You see where this is leading to, right? The extra time in the beginning is what we denote as the Cyclic prefix. Why do we call it cyclic? Because, the exponentials with frequency distance $1/T$ are periodic with period $T$. So, the signal in time $[0,...,T_C]$ is exactly equal to the signal at $[T,...,T+T_C]$.
To summarize: Transmitting complex exponentials of duration $T+T_C$ over an LTI system with impulse duration $T_C$ yields orthogonal signals over the interval $[T_C,...,T_C+T]$. Orthogonal means single-tap equalization is possible. What is the coefficient for the equalizer? Due to the convolution theorem, it is just the value of the frequency response of the channel at the carrier frequency.
This is the time-continuous explanation, which can become intuitive. However, I personally like more the discrete-time explanation, using linear algebra.

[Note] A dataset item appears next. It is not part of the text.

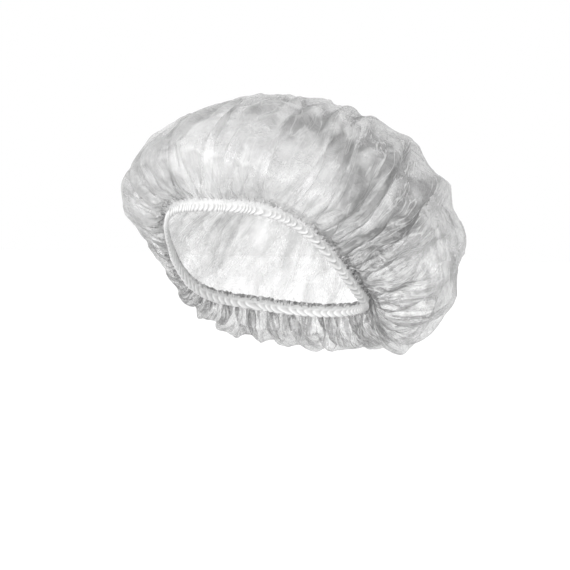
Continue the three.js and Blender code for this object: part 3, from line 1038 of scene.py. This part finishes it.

Let $F$ be the N-point Fourier transform matrix, i.e. $FF^H=F^HF=I$. So, the transmitted signal without CP is $y=F^Hx$ where $x$ is the data. Adding a CP is done by $y_{cp}=Cy$ with $C$ being a $N+N_{CP}\times N$ matrix. Then, we the received signal becomes
$$z=HCF^Hx$$ where $H$ is the Toeplitz matrix that does the convolution (I ignore noise here). $z$ is of length $N+N_{CP}+L-1$, where $L$ is the channel length. Then, at the receiver, the CP is removed, by a matrix $D$ of dimension $N\times N+N_{CP}+L-1$, i.e.
$$w=DHCF^Hx$$
Finally, we go to the frequency domain:
$$W=FDHCF^Hx$$
Let's have a look at the $N\times N$ matrix $DHC$: It's a matrix that performs circular convolution with the impulse response of your channel. In finite-discrete time the Convolution theorem states, that circular convolution equals elementwise multiplication of the DFTs. So, $FDHCF^H$ is a diagonal matrix, containing the frequency response of the channel on the diagonal. There you have your single-tap equalizer again (inversion by diagonal matrix is just division by the diagonal).